Maria então encontra a Paixão. Não dentro dela, pois não tinha como conceber. Encontrou a Paixão, uma moça bonita. Maria ardeu. Até que um dia pegaram fogo. Ao acordar ao lado da Paixão ela sentiu pela primeira vez algo pulsar. Demais. Maria incendiou.
Quando foram sepulta-la, não encontraram nem crânio, nem pés, nem mão, só coração.

quarta-feira, 8 de fevereiro de 2012

-Está frio aqui.
-Este apartamento está horrivel.
-Eu sei, acho que é por causa do mofo.
- Eu posso dar um jeito nestas paredes mofadas.
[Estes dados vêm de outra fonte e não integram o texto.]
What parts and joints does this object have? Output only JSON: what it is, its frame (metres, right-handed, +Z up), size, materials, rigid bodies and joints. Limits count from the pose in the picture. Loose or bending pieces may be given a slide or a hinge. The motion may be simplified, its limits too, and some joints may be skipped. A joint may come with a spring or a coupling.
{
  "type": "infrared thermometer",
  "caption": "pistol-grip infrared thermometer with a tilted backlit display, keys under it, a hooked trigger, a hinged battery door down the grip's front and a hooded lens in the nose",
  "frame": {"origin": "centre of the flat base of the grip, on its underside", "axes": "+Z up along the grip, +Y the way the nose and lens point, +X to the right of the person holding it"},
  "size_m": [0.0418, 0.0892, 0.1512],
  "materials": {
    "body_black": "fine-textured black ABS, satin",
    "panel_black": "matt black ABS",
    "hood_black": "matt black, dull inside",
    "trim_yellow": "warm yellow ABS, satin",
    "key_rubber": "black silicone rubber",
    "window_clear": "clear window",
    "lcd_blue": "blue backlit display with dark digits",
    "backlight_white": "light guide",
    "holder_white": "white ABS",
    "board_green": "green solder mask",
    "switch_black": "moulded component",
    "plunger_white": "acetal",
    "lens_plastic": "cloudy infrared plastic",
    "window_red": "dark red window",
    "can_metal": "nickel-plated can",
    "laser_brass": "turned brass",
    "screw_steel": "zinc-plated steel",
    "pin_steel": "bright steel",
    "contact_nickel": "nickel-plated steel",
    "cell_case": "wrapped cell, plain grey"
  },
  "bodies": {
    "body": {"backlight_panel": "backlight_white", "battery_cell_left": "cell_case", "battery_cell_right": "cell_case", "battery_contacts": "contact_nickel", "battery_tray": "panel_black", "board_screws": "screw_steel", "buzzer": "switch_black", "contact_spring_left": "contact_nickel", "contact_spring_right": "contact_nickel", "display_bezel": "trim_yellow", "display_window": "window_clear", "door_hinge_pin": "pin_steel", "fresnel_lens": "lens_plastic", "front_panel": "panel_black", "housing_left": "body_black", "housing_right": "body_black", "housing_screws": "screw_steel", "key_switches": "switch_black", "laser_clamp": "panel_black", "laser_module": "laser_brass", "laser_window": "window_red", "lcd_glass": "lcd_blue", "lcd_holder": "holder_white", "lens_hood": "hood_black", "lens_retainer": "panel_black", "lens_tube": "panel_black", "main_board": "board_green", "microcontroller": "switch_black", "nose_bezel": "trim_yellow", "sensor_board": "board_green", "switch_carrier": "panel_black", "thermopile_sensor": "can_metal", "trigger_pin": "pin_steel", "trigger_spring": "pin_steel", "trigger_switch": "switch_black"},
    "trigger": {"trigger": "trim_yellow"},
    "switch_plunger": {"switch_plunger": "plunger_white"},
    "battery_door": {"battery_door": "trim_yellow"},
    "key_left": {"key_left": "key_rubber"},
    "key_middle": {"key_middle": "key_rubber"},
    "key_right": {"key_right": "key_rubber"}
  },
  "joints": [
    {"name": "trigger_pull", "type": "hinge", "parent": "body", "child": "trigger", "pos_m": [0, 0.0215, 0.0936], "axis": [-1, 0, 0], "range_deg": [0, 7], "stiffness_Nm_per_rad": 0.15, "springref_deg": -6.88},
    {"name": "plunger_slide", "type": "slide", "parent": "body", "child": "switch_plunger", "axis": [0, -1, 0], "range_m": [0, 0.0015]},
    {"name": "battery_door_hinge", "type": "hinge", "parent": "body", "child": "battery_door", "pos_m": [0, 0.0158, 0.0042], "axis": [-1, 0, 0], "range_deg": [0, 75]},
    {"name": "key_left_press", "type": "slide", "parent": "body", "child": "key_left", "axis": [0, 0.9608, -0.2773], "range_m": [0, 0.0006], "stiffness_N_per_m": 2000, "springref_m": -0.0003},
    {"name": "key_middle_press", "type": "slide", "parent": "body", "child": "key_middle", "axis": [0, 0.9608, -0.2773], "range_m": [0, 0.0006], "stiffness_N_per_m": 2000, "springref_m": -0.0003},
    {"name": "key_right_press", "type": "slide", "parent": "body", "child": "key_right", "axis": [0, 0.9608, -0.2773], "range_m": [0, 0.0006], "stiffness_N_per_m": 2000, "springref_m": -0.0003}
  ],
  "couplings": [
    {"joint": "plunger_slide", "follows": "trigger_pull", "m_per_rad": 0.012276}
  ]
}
Parece que a água da chuva se infiltrou entre o gesso e a pintura.
-Está mesmo muito velho. Acho que preciso de um novo.
(Pausa)
-Então, quando pretende começar a reforma?
-Não muito tarde. Este apartamente está demasiado frio para a minha pele enrrugada.
-É o mofo. Realmente temos que dar um jeito nestas paredes mofadas do seu apartamento. Eu posso ajudar.
(Pausa)
-Quando pretende começar a reforma? Eu posso dar um jeito nestas paredes mofadas do teu coração.
-Está mesmo muito velho. Acho que preciso de um novo.
(Pausa)
-Está frio aqui.
-Quer que eu ligue a lareira?
-Não. Está frio aqui, dentro de mim.

terça-feira, 24 de janeiro de 2012

Tereza


Tinha quatro anos quando lhe disseram que se tomasse veneno morreria. Com cinco anos perguntou o que era era veneno e o que era morrer. 
- Veneno, minha filha, é tudo o que faz mal. - Explicou a mãe paciente.
- E morrer, querida, é deixar de amar. 
E, assim ela cresceu: vendo gente se matar, se envenenar. 
Cresceu mais um pouco, não muito, mas o suficiente para amar. Experimentou venenos, foi traída e visitou o hospital do choro pela primeira vez. 
Até que descobriu que o que fazia mal era a tristeza e o que matava não era a falta de amor e sim o amor em demasia.
Fez de tudo para deixar de amar mas não conseguiu.   
A pobre Tereza, tomou amor e morreu. 
A mãe, em prantos, exclama: 
- Mas eu te avisei, Tereza, avisei que se tomar veneno, morre.